I do not place the blame for this on the law enforcement officers who stand by and do nothing; they have been all too often shackled by policies that neuter their effectiveness in maintaining basic public order. Many of them are doing the best they can with what they have, and, unsurprisingly, many have given up and left for smaller, safer jurisdictions. No, the blame can only be placed on the elected officials in those cities, the ones who make policy - and, yes, on the voters who elected them.
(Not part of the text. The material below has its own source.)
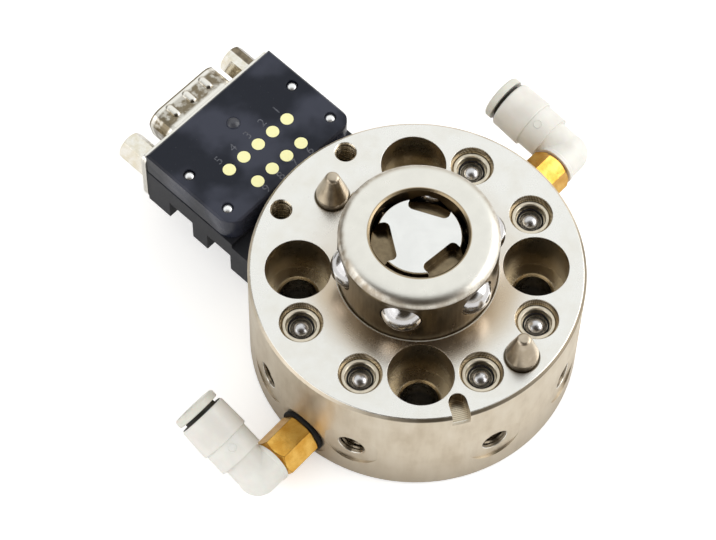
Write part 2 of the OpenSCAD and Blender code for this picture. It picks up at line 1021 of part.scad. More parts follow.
module tube_seal(side) {
    color("#1c1c1c")
        translate([leg_at, 0, 0])
            along_y(side)
                translate([0, 0, seal_floor + seat_gap])
                    tube_ring(socket_r - seat_gap, tube_r + tube_gap, tube_seal_t);
}

module release_button(side) {
    face_from = sleeve_end + button_gap;
    face_end = face_from + button_t;
    edge = 0.3;
    color("#dfe3e3")
        translate([leg_at, 0, 0])
            along_y(side)
                rotate_extrude()
                    polygon([
                        [tube_r + tube_gap, face_from - neck_len],
                        [neck_r, face_from - neck_len],
                        [neck_r, face_from],
                        [button_r - 0.1, face_from],
                        [button_r, face_from + 0.1],
                        [button_r, face_end - edge],
                        [button_r - edge, face_end],
                        [tube_r + tube_gap + edge, face_end],
                        [tube_r + tube_gap, face_end - edge]
                    ]);
}

module at_fitting_a() {
    at_angle(port_a_angle, cylinder_z + port_a_up)
        children();
}

module at_fitting_b() {
    at_angle(port_b_angle, seat_z - port_b_down)
        children();
}

module at_leg_a() {
    at_fitting_a()
        rotate([-leg_tilt_a, 0, 0])
            children();
}

module at_leg_b() {
    at_fitting_b()
        rotate([leg_tilt_b, 0, 0])
            children();
}

// ---------- electrical module ----------

module plate_outline() {
    half = plate_w / 2;
    r = plate_corner_r;
    translate([-half, plate_in + r])
        square([plate_w, plate_len - r]);
    translate([-half + r, plate_in])
        square([plate_w - 2 * r, plate_len]);
    for (side = [-1, 1])
        translate([side * (half - r), plate_in + r])
            circle(r = r);
}

// A block with its top edges broken, as a profile drawn through
module broken_edge_block(x_half, y0, y1, z0, z1, edge) {
    intersection() {
        translate([0, y1 + cut, 0])
            rotate([90, 0, 0])
                linear_extrude(y1 - y0 + 2 * cut)
                    polygon([
                        [-x_half, z0], [x_half, z0], [x_half, z1 - edge],
                        [x_half - edge, z1], [edge - x_half, z1], [-x_half, z1 - edge]
                    ]);
        translate([-x_half - cut, 0, 0])
            rotate([90, 0, 90])
                linear_extrude(2 * (x_half + cut))
                    polygon([
                        [y0, z0], [y1, z0], [y1, z1 - edge],
                        [y1 - edge, z1], [y0 + edge, z1], [y0, z1 - edge]
                    ]);
    }
}

// Where the contacts are, counted as the plate numbers them
function contact_places() = concat(
    [for (i = [0:4]) [(2 - i) * contact_pitch, row_of_five_y]],
    [for (i = [0:3]) [(1.5 - i) * contact_pitch, row_of_four_y]]
);

module contact_plate() {
    color("#20242e")
        in_module()
            difference() {
                intersection() {
                    translate([0, 0, plate_z])
                        linear_extrude(plate_t)
                            plate_outline();
                    broken_edge_block(plate_w / 2, plate_in, plate_out, plate_z, plate_top_z, plate_edge);
                }
                for (p = contact_places())
                    translate([p[0], p[1], plate_z - cut])
                        cylinder(d = contact_d + 2 * seat_gap, h = plate_t + 2 * cut);
                for (x = [-module_screw_x, module_screw_x], y = module_screw_ys)
                    translate([x, y, plate_z - cut])
                        cylinder(r = module_screw_r + run_gap, h = plate_t + 2 * cut);
                translate([0, plug_knob_y, plate_z - cut])
                    cylinder(r = plug_knob_r + seat_gap, h = plate_t + 2 * cut);
            }
}

module contact_pins() {
    color("#e3cf7c")
        in_module()
            for (p = contact_places())
                translate([p[0], p[1], plate_top_z - contact_head_len]) {
                    cylinder(d = contact_d, h = contact_head_len);
                    translate([0, 0, -contact_tail_len])
                        cylinder(r = contact_tail_r, h = contact_tail_len);
                }
}

module filler_plug() {
    dome = 0.2;
    color("#181b22")
        in_module()
            translate([0, plug_knob_y, 0])
                rotate_extrude()
                    polygon(concat(
                        [[0, plate_z], [plug_knob_r, plate_z], [plug_knob_r, plate_top_z]],
                        [for (i = [1:5]) let (a = 18 * i)
                            [plug_knob_r * cos(a), plate_top_z + dome * sin(a)]]
                    ));
}

module housing_solid() {
    half = housing_w / 2;
    translate([-half, plate_in, housing_z])
        cube([housing_w, plate_len, housing_h]);
    difference() {
        translate([-half, body_r / 2, housing_z])
            cube([housing_w, plate_in - body_r / 2 + cut, foot_top_z - housing_z]);
        translate([0, 0, -cut])
            cylinder(r = body_r + housing_gap, h = body_h);
    }
    translate([-tongue_w / 2, tongue_in, housing_z])
        cube([tongue_w, plate_in - tongue_in + cut, tongue_t]);
}

module module_housing() {
    half = housing_w / 2;
    opening_z = flange_z - block_h / 2 - 1.4;
    color("#2a2d35")
        in_module()
            difference() {
                housing_solid();
                for (side = [0, 1], y = module_screw_ys)
                    mirror([side, 0, 0]) {
                        translate([pocket_in_x, y - pocket_len / 2, housing_z - cut])
                            cube([half, pocket_len, pocket_h + cut]);
                        translate([module_screw_x, y, housing_z])
                            cylinder(r = module_screw_r + loose_gap, h = housing_h + cut);
                    }
                translate([-cavity_w / 2, plate_in + cavity_wall, housing_z + cavity_floor])
                    cube([cavity_w, plate_len - 2 * cavity_wall, housing_h]);
                translate([-cavity_w / 2, plate_out - 2 * cavity_wall, opening_z])
                    cube([cavity_w, 3 * cavity_wall, housing_h]);
                for (x = [-jack_pitch / 2, jack_pitch / 2])
                    translate([x, plate_out - jack_shank_len - 0.5, flange_z])
                        along_y()
                            cylinder(r = jack_shank_r + run_gap, h = jack_shank_len + cut);
                rotate([0, 0, -module_turn])
                    for (a = m4_angles)
                        at_polar(m4_circle_r, a, housing_z - cut)
                            cylinder(r = 2.2, h = tongue_t + 2 * cut);
            }
}

module module_screws() {
    head_z = housing_z + pocket_h - module_screw_head_h;
    shank_len = plate_top_z - module_screw_drop - head_z - module_screw_head_h;
    color("#c9c9c6")
        in_module()
            for (x = [-module_screw_x, module_screw_x], y = module_screw_ys)
                translate([x, y, head_z])
                    socket_head_screw(2 * module_screw_head_r, module_screw_head_h,
                        2 * module_screw_r, shank_len, 1.5);
}

module module_mount_screws() {
    shank_len = tongue_t + 7;
    color("#3a3a3c")
        for (a = m4_angles)
            at_polar(m4_circle_r, a, housing_z - m4_head_h)
                socket_head_screw(2 * m4_head_r, m4_head_h, 2 * (m4_tap_r - seat_gap), shank_len, 3);
}

// ---------- nine-way plug ----------

// The shell's outline, grown by d; the wide side is up
function shell_outline(d) =
    let (
        top = shell_w / 2 + d / cos(shell_side_angle) + d * tan(shell_side_angle),
        h = shell_h / 2 + d,
        low = top - 2 * h * tan(shell_side_angle)
    )
    rounded([[-low, -h], [low, -h], [top, h], [-top, h]], shell_corner_r + d);

// Stands an outline up on the outer face of the module, y0 to y1 away from the body
module plug_slice(y0, y1) {
    translate([0, y1, flange_z])
        rotate([90, 0, 0])
            linear_extrude(y1 - y0)
                children();
}

module flange_outline() {
    difference() {
        polygon(rounded([
            [-flange_w / 2, -flange_h / 2], [flange_w / 2, -flange_h / 2],
            [flange_w / 2, flange_h / 2], [-flange_w / 2, flange_h / 2]
        ], 1.2));
        for (x = [-jack_pitch / 2, jack_pitch / 2])
            translate([x, 0])
                circle(r = jack_shank_r + run_gap);
    }
}

module dimple(r, len) {
    translate([0, -len / 2, 0])
        along_y()
            cylinder(r = r, h = len, $fn = 32);
    for (end = [-1, 1])
        translate([0, end * len / 2, 0])
            sphere(r = r, $fn = 32);
}

module plug_front_shell() {
    y0 = plate_out + sheet_t;
    dimple_r = 1.2;
    dimple_rise = 0.3;
    color("#c9c4b4")
        in_module()
            difference() {
                union() {
                    plug_slice(y0 + seat_gap, y0 + sheet_t)
                        flange_outline();
                    plug_slice(y0 + seat_gap, y0 + sheet_t + shell_len)
                        polygon(shell_outline(0));
                    for (side = [-1, 1], x = side > 0 ? [-4, 0, 4] : [-2.5, 2.5])
                        translate([x, y0 + sheet_t + 0.65 * shell_len,
                            flange_z + side * (shell_h / 2 + dimple_rise - dimple_r)])
                            dimple(dimple_r, 1.5);
                }
                plug_slice(y0 - cut, y0 + sheet_t + shell_len + cut)
                    polygon(shell_outline(-sheet_t));
            }
}

module plug_rear_shell() {
    color("#bdb8a8")
        in_module()
            plug_slice(plate_out, plate_out + sheet_t)
                difference() {
                    flange_outline();
                    polygon(shell_outline(-sheet_t));
                }
}

module plug_insulator() {
    color("#17181b")
        in_module()
            difference() {
                union() {
                    plug_slice(plate_out, plate_out + 2 * sheet_t + insulator_face)
                        polygon(shell_outline(-sheet_t - shell_gap));
                    translate([-block_w / 2, plate_out - block_len, flange_z - block_h / 2 - 1.2])
                        cube([block_w, block_len, block_h]);
                }
                for (p = pin_places())
                    translate([p[0], plate_out - block_len - cut, flange_z + p[1]])
                        along_y()
                            cylinder(r = contact_pin_r + seat_gap, h = block_len + 5);
            }
}

function pin_places() = concat(
    [for (i = [-2:2]) [i * pin_pitch, pin_rows / 2]],
    [for (i = [-2:1]) [(i + 0.5) * pin_pitch, -pin_rows / 2]]
);

module plug_pins() {
    tail = 2.5;
    len_all = tail + block_len + 2 * sheet_t + insulator_face + contact_pin_len;
    tip = 0.35;
    color("#d9c07a")
        in_module()
            for (p = pin_places())
                translate([p[0], plate_out - block_len - tail, flange_z + p[1]])
                    along_y()
                        rotate_extrude()
                            polygon([
                                [0, 0],
                                [contact_pin_r, 0],
                                [contact_pin_r, len_all - 2 * tip],
                                [contact_pin_r - tip, len_all],
                                [0, len_all]
                            ]);
}

module jackscrews() {
    y0 = plate_out + 2 * sheet_t;
    corner_r = jack_af / 2 / cos(30);
    edge = 0.4;
    color("#cbc6b6")
        in_module()
            for (x = [-jack_pitch / 2, jack_pitch / 2])
                translate([x, y0, flange_z])
                    along_y()
                        difference() {
                            union() {
                                intersection() {
                                    cylinder(r = corner_r, h = jack_len, $fn = 6);
                                    cylinder(r1 = corner_r + jack_len - edge, r2 = corner_r - edge,
                                        h = jack_len);
                                }
                                translate([0, 0, -jack_shank_len - 2 * sheet_t])
                                    cylinder(r = jack_shank_r, h = jack_shank_len + 2 * sheet_t + 0.1);
                            }
                            translate([0, 0, jack_len - 5])
                                cylinder(r = jack_bore_r, h = 5 + cut);
                            translate([0, 0, jack_len - 0.35])
                                cylinder(r1 = jack_bore_r, r2 = jack_bore_r + 0.35, h = 0.36);
                        }
}

body();
ball_cage();
locking_cam();
piston();
piston_screw();
piston_seal();
rod_seal();
cage_o_ring();
end_cover();
cover_o_ring();
retaining_ring();
locking_ball(0);  // locking_ball_1
locking_ball(1);  // locking_ball_2
locking_ball(2);  // locking_ball_3
locking_ball(3);  // locking_ball_4
locking_ball(4);  // locking_ball_5
locking_ball(5);  // locking_ball_6
locating_pin_a();
locating_pin_b();
valve_bushings();
valve_retainers();
valve_seats();
check_ball(0);  // check_ball_1
check_ball(1);  // check_ball_2
check_ball(2);  // check_ball_3
check_ball(3);  // check_ball_4
check_ball(4);  // check_ball_5
check_ball(5);  // check_ball_6
valve_spring(0);  // valve_spring_1
valve_spring(1);  // valve_spring_2
valve_spring(2);  // valve_spring_3
valve_spring(3);  // valve_spring_4
valve_spring(4);  // valve_spring_5
valve_spring(5);  // valve_spring_6
at_fitting_a() stud(hex_turn_a);  // stud_a
at_fitting_a() gasket();  // gasket_a
at_leg_a() elbow(-1);  // elbow_a
at_leg_a() sleeve(-1);  // sleeve_a
at_leg_a() tube_seal(-1);  // tube_seal_a
at_leg_a() release_button(-1);  // release_button_a
at_fitting_b() stud(hex_turn_b);  // stud_b
at_fitting_b() gasket();  // gasket_b
at_leg_b() elbow(1);  // elbow_b
at_leg_b() sleeve(1);  // sleeve_b
at_leg_b() tube_seal(1);  // tube_seal_b
at_leg_b() release_button(1);  // release_button_b
contact_plate();
module_housing();
contact_pins();
module_screws();
filler_plug();
module_mount_screws();
plug_front_shell();
plug_rear_shell();
plug_insulator();
plug_pins();
jackscrews();
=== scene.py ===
"""Looks of a robotic tool changer, the robot side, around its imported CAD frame."""

import json
import math

import bmesh
import bpy
from mathutils import Matrix, Vector


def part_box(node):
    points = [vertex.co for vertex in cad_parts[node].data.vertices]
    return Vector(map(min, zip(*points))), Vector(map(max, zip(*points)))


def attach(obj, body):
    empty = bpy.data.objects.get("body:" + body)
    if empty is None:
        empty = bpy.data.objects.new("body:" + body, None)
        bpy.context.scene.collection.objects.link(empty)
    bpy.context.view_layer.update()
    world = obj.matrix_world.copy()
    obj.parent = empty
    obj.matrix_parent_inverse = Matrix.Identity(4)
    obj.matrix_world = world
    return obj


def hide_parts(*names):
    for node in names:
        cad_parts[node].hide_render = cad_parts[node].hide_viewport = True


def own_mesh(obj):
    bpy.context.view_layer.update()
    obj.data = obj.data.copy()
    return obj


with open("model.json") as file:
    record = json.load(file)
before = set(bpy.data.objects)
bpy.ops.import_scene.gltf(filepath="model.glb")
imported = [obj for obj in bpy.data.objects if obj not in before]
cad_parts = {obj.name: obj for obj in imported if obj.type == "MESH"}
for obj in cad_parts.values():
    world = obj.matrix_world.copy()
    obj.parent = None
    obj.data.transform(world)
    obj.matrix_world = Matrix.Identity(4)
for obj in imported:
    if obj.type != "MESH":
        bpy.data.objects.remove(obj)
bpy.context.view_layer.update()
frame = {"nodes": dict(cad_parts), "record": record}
nodes = frame["nodes"]

MM = 0.001
FIXED = "changer_body"
TURN = 2 * math.pi


def top_of(node):
    """The height of a node's highest point, in millimetres."""
    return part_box(node)[1][2] / MM


# Places that repeat the frame's own, in millimetres
BODY_TOP = top_of("body")
BODY_R = 28.5
BOLT_CIRCLE_R = 20
BOLT_SEAT_Z = 10.5
CAGE_TOP = top_of("ball_cage")
CAGE_R = 13.5
CAM_TOP = top_of("locking_cam")
VALVE_R = 22
VALVE_ANGLES = (27, 63, -27, -63, -117, -153)
TOP_HOLE_CIRCLE_R, TOP_HOLE_R = 25.5, 1.65
TOP_HOLE_ANGLES = (117, 153)

# The contact module stands turned about Z: its own X runs along it and its Y outward
MODULE_ANGLE = math.radians(45)
PLATE_TOP = top_of("contact_plate")
CONTACT_PITCH = 3.54
DIGIT_ROW_FAR, DIGIT_ROW_NEAR = 40.1, 30.3
SCREW_X = 12.6
SCREW_ROWS = (32.45, 41.75)
JACK_X = 12.5
SHELL_START, SHELL_END = 50.9, 56.7
SHELL_TOP = sum(corner[2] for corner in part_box("plug_front_shell")) / 2 / MM + 4.18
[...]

In 1919, in his poem "The Second Coming," W.B. Yeats wrote:

Turning and turning in the widening gyre
The falcon cannot hear the falconer;
Things fall apart; the centre cannot hold;
Mere anarchy is loosed upon the world,
The blood-dimmed tide is loosed, and everywhere
The ceremony of innocence is drowned;
The best lack all conviction, while the worst
Are full of passionate intensity.

He may well have been prophetic. In these places in our cities, the center, such as it is, is not holding. The best, I feel certain, are not lacking all conviction, but the worst certainly are full of passionate intensity. Times are troubled in our major cities, and I'm afraid things will get worse before they get better. In this, I would be delighted to be wrong, but I suspect I'm not.

My advice: If you live in one of the nation's major cities, get out if you can.